## begin

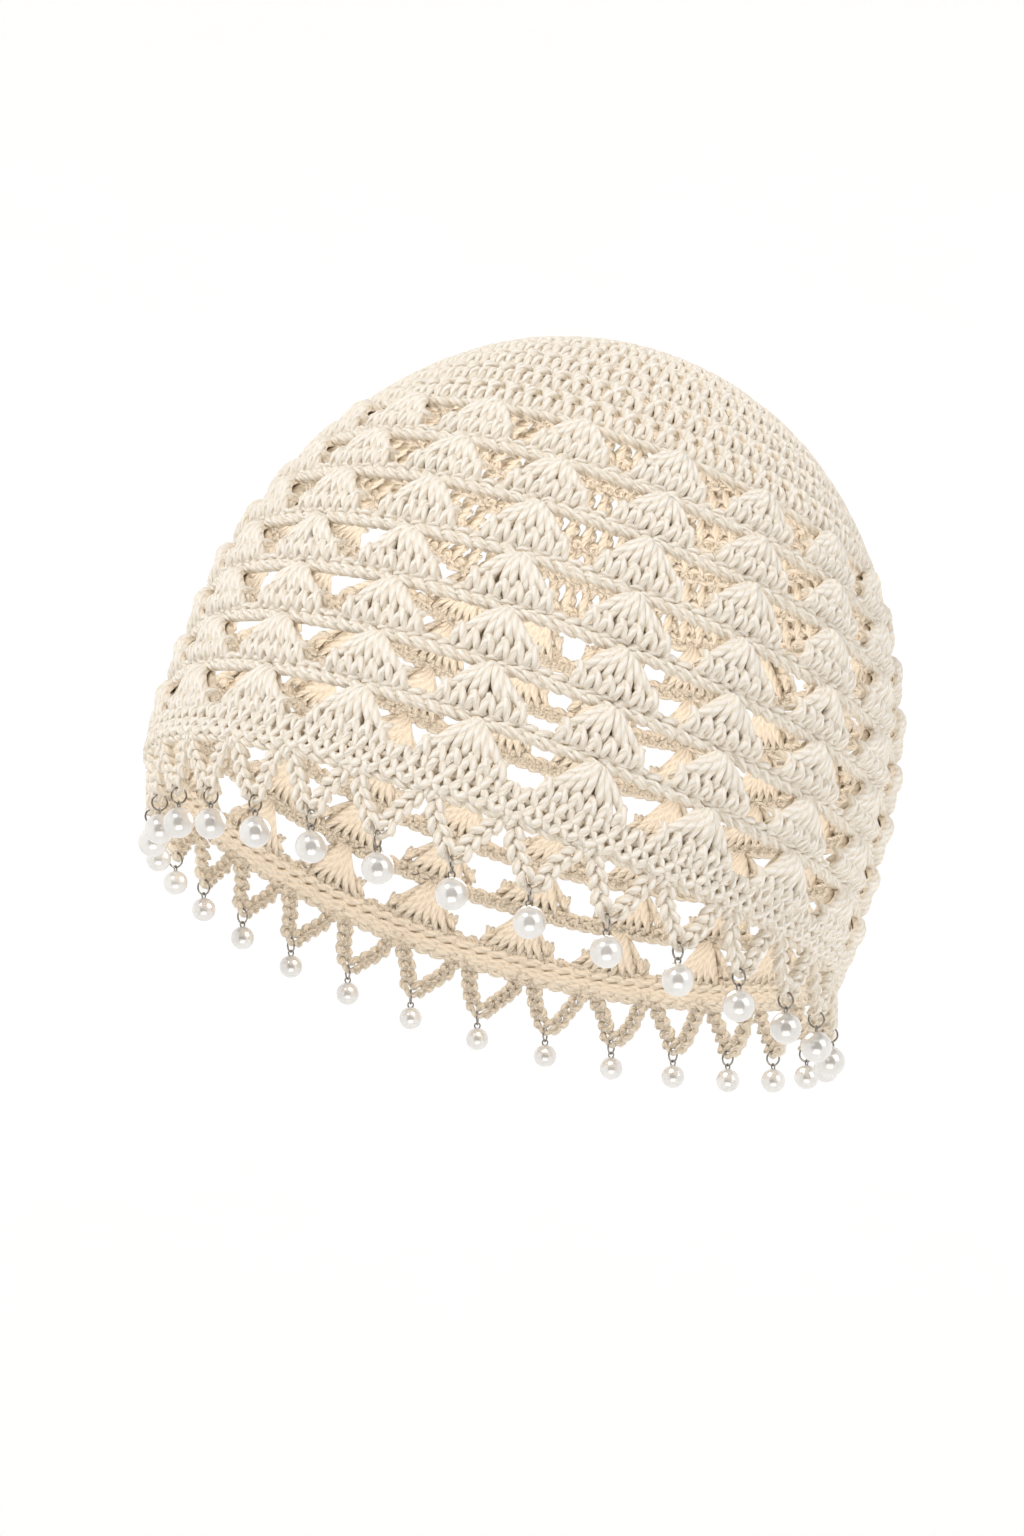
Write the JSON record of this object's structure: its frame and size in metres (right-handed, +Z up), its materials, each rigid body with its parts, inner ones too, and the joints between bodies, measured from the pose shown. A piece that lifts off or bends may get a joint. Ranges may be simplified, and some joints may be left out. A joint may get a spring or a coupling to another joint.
{
  "type": "crochet cap",
  "caption": "Open-work crocheted cotton cap with a close round crown, fan-stitch rounds, a plain rim band and a looped edge hung with pearl drops, held at the tilt it is worn at.",
  "frame": {"origin": "inner face of the crown at the cap's pole, where the crown rests on the head", "axes": "+Z up, front of the cap towards -Y, the cap's own axis leaning back towards +Y as it is worn"},
  "size_m": [0.1876, 0.1953, 0.1958],
  "materials": {
    "yarn": "matte twisted ecru cotton yarn",
    "pearl": "glossy white imitation pearl on silver-coloured wire"
  },
  "bodies": {
    "root": {"crown": "yarn", "fan_round_1": "yarn", "fan_round_2": "yarn", "fan_round_3": "yarn", "fan_round_4": "yarn", "fan_round_5": "yarn", "fan_round_6": "yarn", "fan_round_7": "yarn", "rim_band": "yarn", "looped_edge": "yarn", "pearl_drop_01": "pearl", "pearl_drop_02": "pearl", "pearl_drop_03": "pearl", "pearl_drop_04": "pearl", "pearl_drop_05": "pearl", "pearl_drop_06": "pearl", "pearl_drop_07": "pearl", "pearl_drop_08": "pearl", "pearl_drop_09": "pearl", "pearl_drop_10": "pearl", "pearl_drop_11": "pearl", "pearl_drop_12": "pearl", "pearl_drop_13": "pearl", "pearl_drop_14": "pearl", "pearl_drop_15": "pearl", "pearl_drop_16": "pearl", "pearl_drop_17": "pearl", "pearl_drop_18": "pearl", "pearl_drop_19": "pearl", "pearl_drop_20": "pearl", "pearl_drop_21": "pearl", "pearl_drop_22": "pearl", "pearl_drop_23": "pearl", "pearl_drop_24": "pearl", "pearl_drop_25": "pearl", "pearl_drop_26": "pearl", "pearl_drop_27": "pearl", "pearl_drop_28": "pearl", "pearl_drop_29": "pearl", "pearl_drop_30": "pearl"}
  },
  "joints": []
}
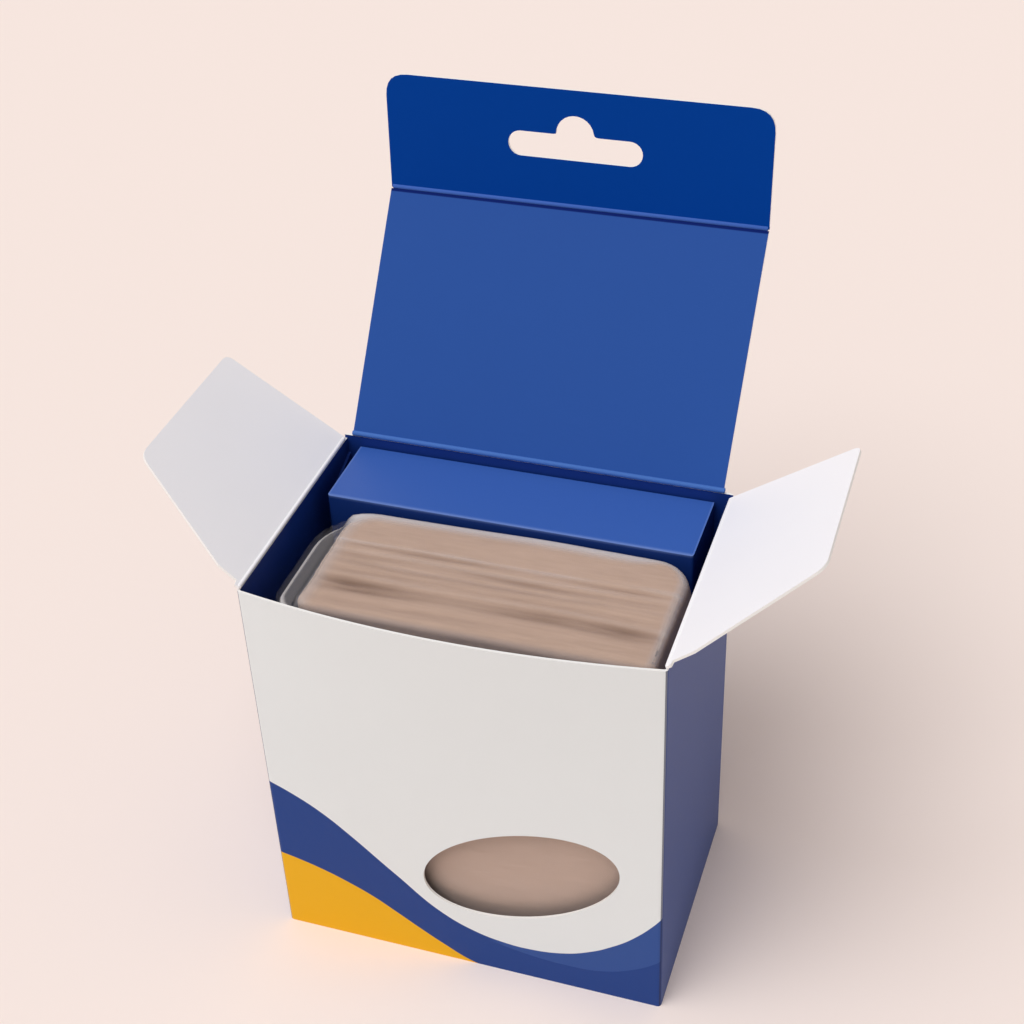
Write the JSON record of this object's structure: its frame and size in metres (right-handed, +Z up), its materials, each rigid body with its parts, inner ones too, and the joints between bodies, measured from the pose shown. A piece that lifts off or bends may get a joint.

## end

### WRITTEN PROBLEM
Reproduce the material verbatim, line by line.

### ANSWER
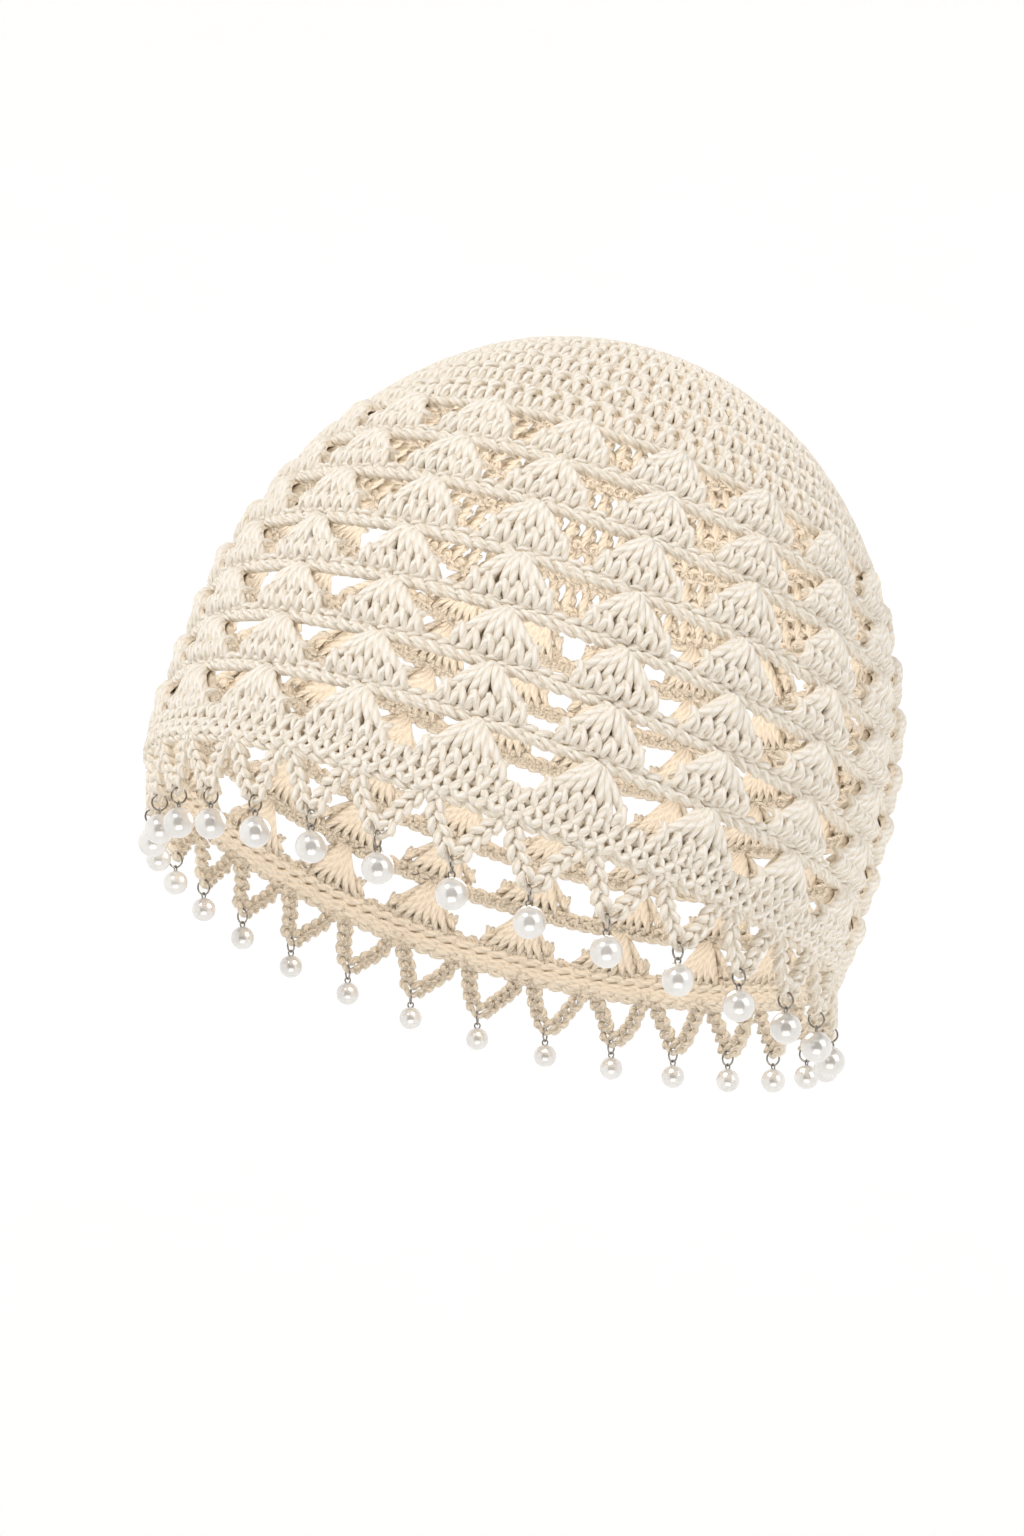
Write the JSON record of this object's structure: its frame and size in metres (right-handed, +Z up), its materials, each rigid body with its parts, inner ones too, and the joints between bodies, measured from the pose shown. A piece that lifts off or bends may get a joint. Ranges may be simplified, and some joints may be left out. A joint may get a spring or a coupling to another joint.
{
  "type": "crochet cap",
  "caption": "Open-work crocheted cotton cap with a close round crown, fan-stitch rounds, a plain rim band and a looped edge hung with pearl drops, held at the tilt it is worn at.",
  "frame": {"origin": "inner face of the crown at the cap's pole, where the crown rests on the head", "axes": "+Z up, front of the cap towards -Y, the cap's own axis leaning back towards +Y as it is worn"},
  "size_m": [0.1876, 0.1953, 0.1958],
  "materials": {
    "yarn": "matte twisted ecru cotton yarn",
    "pearl": "glossy white imitation pearl on silver-coloured wire"
  },
  "bodies": {
    "root": {"crown": "yarn", "fan_round_1": "yarn", "fan_round_2": "yarn", "fan_round_3": "yarn", "fan_round_4": "yarn", "fan_round_5": "yarn", "fan_round_6": "yarn", "fan_round_7": "yarn", "rim_band": "yarn", "looped_edge": "yarn", "pearl_drop_01": "pearl", "pearl_drop_02": "pearl", "pearl_drop_03": "pearl", "pearl_drop_04": "pearl", "pearl_drop_05": "pearl", "pearl_drop_06": "pearl", "pearl_drop_07": "pearl", "pearl_drop_08": "pearl", "pearl_drop_09": "pearl", "pearl_drop_10": "pearl", "pearl_drop_11": "pearl", "pearl_drop_12": "pearl", "pearl_drop_13": "pearl", "pearl_drop_14": "pearl", "pearl_drop_15": "pearl", "pearl_drop_16": "pearl", "pearl_drop_17": "pearl", "pearl_drop_18": "pearl", "pearl_drop_19": "pearl", "pearl_drop_20": "pearl", "pearl_drop_21": "pearl", "pearl_drop_22": "pearl", "pearl_drop_23": "pearl", "pearl_drop_24": "pearl", "pearl_drop_25": "pearl", "pearl_drop_26": "pearl", "pearl_drop_27": "pearl", "pearl_drop_28": "pearl", "pearl_drop_29": "pearl", "pearl_drop_30": "pearl"}
  },
  "joints": []
}
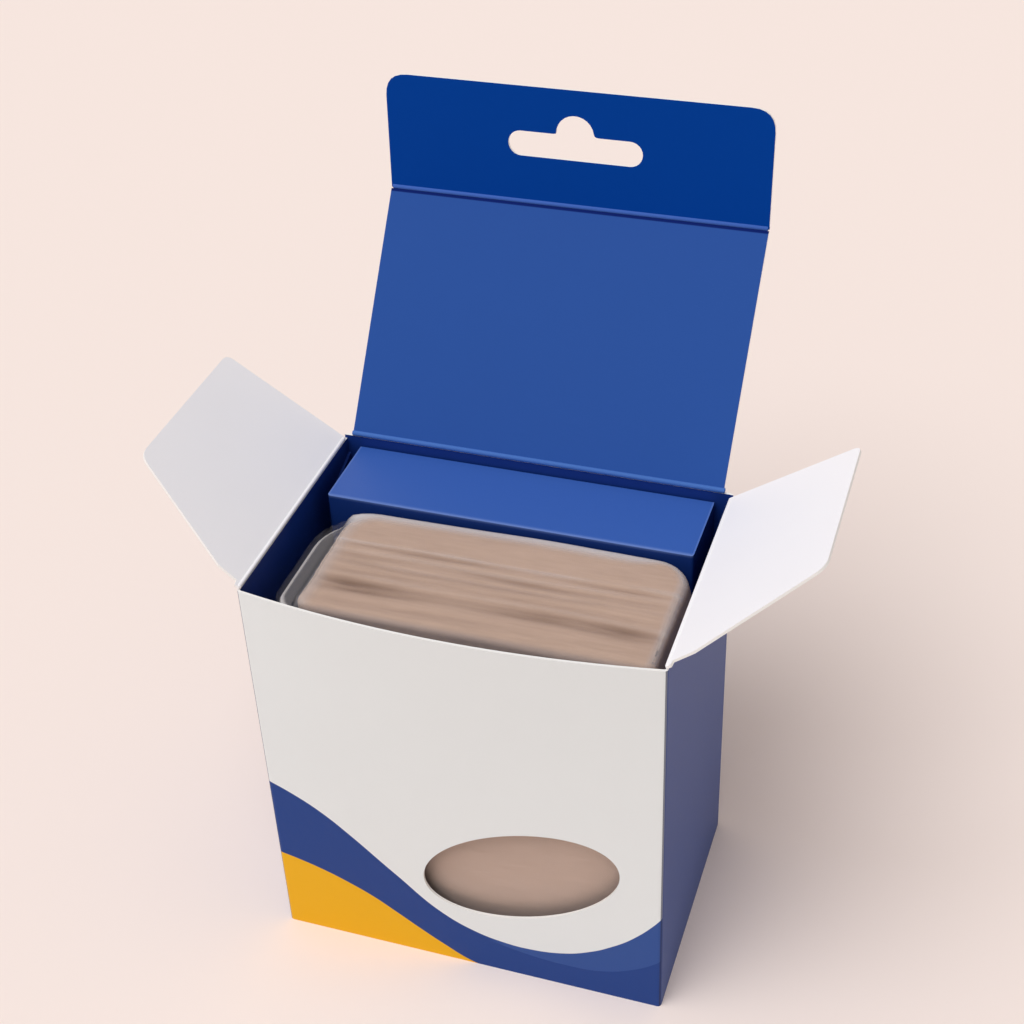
Write the JSON record of this object's structure: its frame and size in metres (right-handed, +Z up), its materials, each rigid body with its parts, inner ones too, and the joints between bodies, measured from the pose shown. A piece that lifts off or bends may get a joint.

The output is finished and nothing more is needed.